One important step during data analysis is determining the original source distribution from the measured data using image deconvolution techniques. Due to the complexity of the response of modern Compton telescopes, a key problem is finding a suitable response simplification. Several response representations have been developed (see e.g. Zoglauer PhD thesis, Zoglauer NIMA, 652, 2011) ranging from simple Gaussian approximations to more complex partly-binned response representations which are capable of performing either only spatial (see Figure 5 for an example with COMPTEL data, which is a clear improvement compared to the original COMPTEL images from Zoglauer NIMA, 652, 2011) or combined spatial-spectral deconvolution. While the latter achieve the best imaging performance, they are also limited by their extreme computational requirements. As a consequence, all current implementations have not yet reached their full potential. In addition several different types of image reconstruction algorithms based on maximum-entropy or multi-resolution, which have been successfully used with COMPTEL, have never been applied to the next generation of Compton telescopes.
Simulations allow for the prediction of the performance and for the optimization of the setup, the orbit, etc. of future instruments long before they are actually built. Therefore, simulations are a key tool in the development of new gamma-ray instrumentation. However, those simulations are only as good as the software tools used such as Geant4. This is especially important for space-borne gamma-ray telescopes operating in the nuclear line regime (tens of keV to several MeV) because their background is in many cases dominated by detector activation. Since those activation scenarios cannot be handled by standard Geant4, a special application, Cosima, has been developed, which extends Geant4 to handle detector activation due to hadron interactions in a space radiation environment. Figure 6 shows the current performance of Cosima/Geant4 by comparing the measured background from TGRS with simulations. While the agreement between simulations and measurements is rather good, Geant4’s capability to handle e.g. meta-stable states and to generate the correct isotopes during hadron interaction requires further improvements. For more details consult the following publications: Zoglauer et al., IEEE NSS Conf. Rec. 2008 and Zoglauer et al., IEEE NSS Conf. Rec. 2009.
In order to leverage the fact that many gamma-ray instruments in space and on ground have the same data analysis steps in common and in order to be able to compare their performance side-by-side, a universal tool, MEGAlib (the Medium-Energy Gamma-ray Astronomy library), has been developed. As can be seen in Figure 6, MEGAlib encompasses the complete data-analysis path from simulations and measurements via event reconstruction to high-level data analysis such as image reconstruction. Due to its modular and versatile design, MEGAlib can be applied to almost any gamma-ray detector. Indeed, MEGAlib is the key analysis tool for several gamma-ray instruments such as MEGA/GRIPS, NCT, HEMI, and recently also COMPTEL and is used (at least partly) for many more instruments such as ACT, GRI, NuSTAR, etc. MEGAlib is designed completely object-oriented and written in C++. It is freely available and continuously updated with the latest developments. A general overview of MEGAlib can be found in Zoglauer et al., NewAR 50 (7-8), 2006.
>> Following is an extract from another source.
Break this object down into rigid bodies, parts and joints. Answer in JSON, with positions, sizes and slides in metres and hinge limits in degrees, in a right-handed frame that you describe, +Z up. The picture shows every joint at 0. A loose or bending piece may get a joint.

The next generation of hard X-ray and gamma-ray telescopes will advance the sensitivity limit by a factor of 10 to ~200. This requires new technologies, an increased effective area, and improved background suppression and identification. In order to find the optimum parameters, detailed simulations have to be performed which compare different detector technologies in a realistically simulated space radiation environment. The result of such a process can be found in Figure 8. The NuSTAR focal plane module has been fully simulated to find an optimum orbit (given the constraints of the launch vehicle and data downlink), and its shield and its aperture stop have been optimized to minimize the instrumental background (within weight, size, and material constraints). For further examples on how to carry out the modeling and optimization please consult e.g. Zoglauer et al., NewAR 50(7-8), 2006 for the MEGA instrument, Zoglauer et al, NSS Conf. Rec. 2006 for the Gamma-Ray Imager (GRI), Zoglauer et al, NSS Conf. Rec. 2009 for the High Efficiency Multimode Imager (HEMI).
Another key example is the balloon-borne Compton telescope COSI (formerly known as NCT). COSI deploys novel Germanium double-sided strip detectors. These enable unprecedented energy resolution and position resolution for a space Compton telescopes and allow for improved background suppression, a wider field-of-view, better angular resolution, and polarization measurements. COSI was designed, optimized, and built in Berkeley and had two successful flights on high altitude balloons from Fort Sumner, New Mexico. During its second test flight COSI successfully measured the Crab pulsar and nebula with ~6 sigma (see Figure 9). This was the first observation of an extra-terrestrial source of a modern, compact Compton telescope. In the future, several long-duration (~100 days) balloon flights are planned with COSI. The goals include the measurement of the polarization of gamma-ray burst and other compact objects, as well as nuclear line science including 26Al, 60Fe, as well as to unravel the mysteries behind the Galactic 511 keV emission. The ultimate goal for COSI to build and launch a satellite mission.
Besides balloon-borne, terrestrial, and envisioned Compton telescopes, a key application area of the novel simulation and analysis tools is the original COMPTEL dataset. Since no mission is in sight that will challenge COMPTEL’s imaging performance between ~2 and ~30 MeV, it is important to optimize COMPTEL’s data analysis techniques. Since the original methods were developed for computers in the early 90’s, the latest analysis techniques have the potential to improve COMPTEL’s sensitivity and thus improve upon COMPTEL’s results. Examples of the reanalysis of COMPTEL data can be seen in Figure 5 and in Figure 10. The latter is the first Crab image using data above COMPTEL’s original energy range, between 30 and 50 MeV. This energy range is very challenging due to a low Compton cross-section and the requirement to measure/reconstruct the full energy of the photon for Compton reconstruction as well as due to the low angular resolution of pair telescopes like Fermi (large Molière scattering, unknown recoil of the nucleus). Figure Z, however, has an angular resolution of 1.6 degrees and Crab was detected at the ~6σ level. It demonstrates the possibilities a reanalysis of COMPTEL data might open: it has the potential to yield improvements in the nuclear line regime (e.g. improved 26Al sky maps) as well as to detect a few more EGRET/FERMI sources – or at least result in improved upper limits.